Branch Yield Components Controlling Soybean Yield Stability across Plant Populations

Abstract

Soybean [Glycine max (L.) Merr.] optimizes yield over a broad range of plant populations, but mechanisms responsible for compensation have not been fully elucidated. Identification of these factors would help in selecting cultivars‐genotypes having low optimal plant populations (minimal plant population required for best yield) and provide agronomists and farmers with indicators of optimal plant population. Our objective was to determine the mechanism for plant yield compensation across a range of plant populations. Soybean cultivar DeltaPine 415 (Maturity Group V) was planted at an optimal date at low (70 000 plants ha^−l), medium (164 000 plants ha^−l), medium‐high (189 000 plants ha^−l), and high (234 000 plants ha^−l) plant populations on a Commerce silt loam (fine‐silty, mixed, nonacid, thermic Aeric, Fluvaquent Haplaquepts) near Baton Rouge, LA(30°N Lat.).

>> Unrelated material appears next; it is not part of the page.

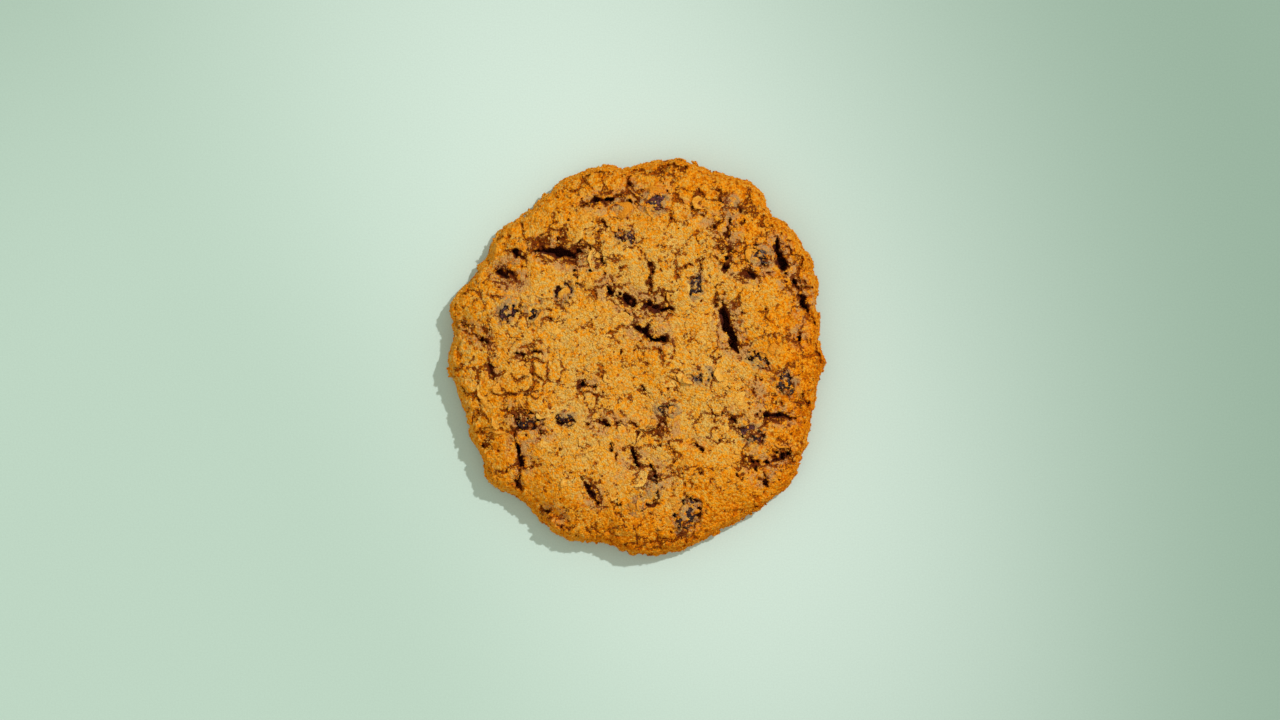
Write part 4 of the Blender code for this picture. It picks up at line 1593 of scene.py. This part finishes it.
@dataclass
class Studio:
    """A pale board, a high key light from the right, soft fill, and a camera straight above.

    The board darkens away from a bright pool and towards its lower left, as under uneven light.
    """

    view_width: float = 0.320
    view_middle: tuple[float, float] = (0.8 * MM, -0.65 * MM)
    distance: float = 1.6
    sensor: float = 36.0
    key_from: tuple[float, float, float] = (0.75, 0.65, 1.27)
    key_power: float = 1.98
    key_spread: float = math.radians(1.6)
    key_colour: Colour = (0.98, 0.985, 1.0)
    fill: float = 0.60
    fill_colour: Colour = (0.95, 1.0, 0.88)
    across_power: float = 0.22
    across_spread: float = math.radians(40)
    across_height: float = 0.9
    board: Colour = (0.768, 0.872, 0.820)
    far_board: Colour = (0.288, 0.400, 0.324)
    left_shade: Colour = (0.606, 0.680, 0.623)
    board_reach: float = 1.6
    pool_middle: tuple[float, float] = (-0.100, -0.058)
    pool_squash: float = 0.85
    pool_fade: tuple[float, float] = (0.067, 0.278)
    shade_heading: tuple[float, float] = (-0.885, -0.466)
    shade_fade: tuple[float, float] = (-0.062, 0.097)

    def build(self) -> None:
        """Makes the board, the lights and the camera."""
        self.lay_board()
        self.hang_lights()
        self.set_camera()
        bpy.context.scene.view_settings.view_transform = "Standard"

    def lay_board(self) -> None:
        """Lays the pale board under the cookie."""
        square = np.array([(-1, -1, 0), (1, -1, 0), (1, 1, 0), (-1, 1, 0)], float)
        board = mesh_object("board", square * self.board_reach, np.array([(0, 1, 2, 3)]))
        w = Wiring("pale board")
        middle, squash, heading = (*self.pool_middle, 0), (1, self.pool_squash, 0), (*self.shade_heading, 0)
        away = w.node("ShaderNodeVectorMath", {0: w.place, 1: middle}, operation="SUBTRACT")
        away = w.node("ShaderNodeVectorMath", {0: away.outputs[0], 1: squash}, operation="MULTIPLY")
        away = w.node("ShaderNodeVectorMath", {0: away.outputs[0]}, operation="LENGTH").outputs["Value"]
        left = w.node("ShaderNodeVectorMath", {0: w.place, 1: heading}, operation="DOT_PRODUCT")
        left = w.ranged(left.outputs["Value"], *self.shade_fade)
        colour = w.blend(w.ranged(away, *self.pool_fade), self.board, self.far_board)
        colour = w.blend(1.0, colour, w.blend(left, (1.0, 1.0, 1.0), self.left_shade), "MULTIPLY")
        paper = w.ranged(w.noise(0.4 * MM, 3, 1.0), 0.3, 0.7, (0.972, 1.028))
        tinted = w.node("ShaderNodeVectorMath", {0: colour, "Scale": paper}, operation="SCALE")
        colour = tinted.outputs[0]
        w.feed(w.shader.inputs["Base Color"], colour)
        w.shader.inputs["Roughness"].default_value = 0.8
        w.shader.inputs["Specular IOR Level"].default_value = 0.2
        board.data.materials.append(w.material)

    def hang_lights(self) -> None:
        """Hangs the key light and a broad weak one across from it, and sets the soft fill."""
        key = bpy.data.lights.new("key", "SUN")
        key.energy = self.key_power
        key.angle = self.key_spread
        key.color = self.key_colour
        self.aim(key, self.key_from)
        across = bpy.data.lights.new("across", "SUN")
        across.energy = self.across_power
        across.angle = self.across_spread
        self.aim(across, (-self.key_from[0], -self.key_from[1], self.across_height))
        world = bpy.data.worlds.new("soft fill")
        world.use_nodes = True
        world.node_tree.nodes["Background"].inputs["Color"].default_value = (*self.fill_colour, 1)
        world.node_tree.nodes["Background"].inputs["Strength"].default_value = self.fill
        bpy.context.scene.world = world

    def aim(self, light: bpy.types.Light, source: Sequence[float]) -> None:
        """Hangs a light so that it shines from one side onto the cookie.

        Args:
            light: the light.
            source: the direction that it comes from.
        """
        lamp = bpy.data.objects.new(light.name, light)
        lamp.rotation_euler = Vector(source).to_track_quat("Z", "Y").to_euler()
        bpy.context.scene.collection.objects.link(lamp)

    def set_camera(self) -> None:
        """Sets the camera straight above, with the cookie's +Y up."""
        lens = bpy.data.cameras.new("camera")
        lens.sensor_width = self.sensor
        lens.lens = self.sensor * self.distance / self.view_width
        lens.clip_end = 20
        camera = bpy.data.objects.new("camera", lens)
        camera.location = (*self.view_middle, self.distance)
        bpy.context.scene.collection.objects.link(camera)
        bpy.context.scene.camera = camera


def dress(piece: bpy.types.Object, slot: Slot, *nodes: str) -> None:
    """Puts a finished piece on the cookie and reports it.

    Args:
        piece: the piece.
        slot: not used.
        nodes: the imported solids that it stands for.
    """
    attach(piece, "root")
    if nodes:
        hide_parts(*nodes)
    log.info("%s: %d faces", piece.name, len(piece.data.polygons))


def main() -> None:
    """Builds the crust, the raisins, the oats, the crumbs and the studio."""
    logging.basicConfig(level=logging.INFO, format="%(relativeCreated)6d ms %(name)s: %(message)s")
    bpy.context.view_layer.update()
    solid = DoughSolid()
    log.info("read the dough and %d raisins", len(solid.raisins))
    bodies = [RaisinBody(name) for name in solid.raisins]
    crust = Crust(solid, bodies).build()
    dress(crust, Slot.DOUGH, solid.node)
    skins = {kind: RaisinFinish(kind).material() for kind in RaisinKind}
    raisins = [WrinkledRaisin(body, skins[kind_of(body.node)]).build() for body in bodies]
    for body, raisin in zip(bodies, raisins):
        dress(raisin, Slot.RAISIN, body.node)
    surface = Surface([crust])
    dress(OatFlakes(surface, solid).build(), Slot.DOUGH)
    dough = crust.data.materials[0]
    dress(Crumbs(surface, dough).build(), Slot.DOUGH)
    grains = Crumbs(
        surface, dough, name="fine_grains", count=24_000, radius=(0.13 * MM, 0.30 * MM),
        deepest=1.0, sides=8, seed=8,
    )
    dress(grains.build(), Slot.DOUGH)
    clinging = Crumbs(
        Surface(raisins), dough, name="raisin_grains", count=900, radius=(0.12 * MM, 0.36 * MM),
        deepest=1.0, sides=20, seed=9, upright=0.3,
    )
    dress(clinging.build(), Slot.DOUGH)
    Studio().build()
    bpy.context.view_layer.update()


if __name__ == "__main__":
    main()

A 58% population decrease from 164 000 plants ha^−l resulted in a yield decrease of only 12%, while a 43% increase resulted in no significant yield change. Yield per plant was primarily regulated by changes in branch dry matter per plant, which averaged 14.0, 5.3, and 3.6 g per plant for the low, medium, and high populations, respectively. Greater branch dry matter per plant created more branch nodes, branch reproductive nodes, and branch pods. Pod per reproductive branch node also affected yield in some cases. High correlation between branch dry matter per plant and yield (r² = 0.95; P ≤ 0.001) demonstrated the usefullness of this yield component for identifying cultivars or genotypes with low optimal plant populations.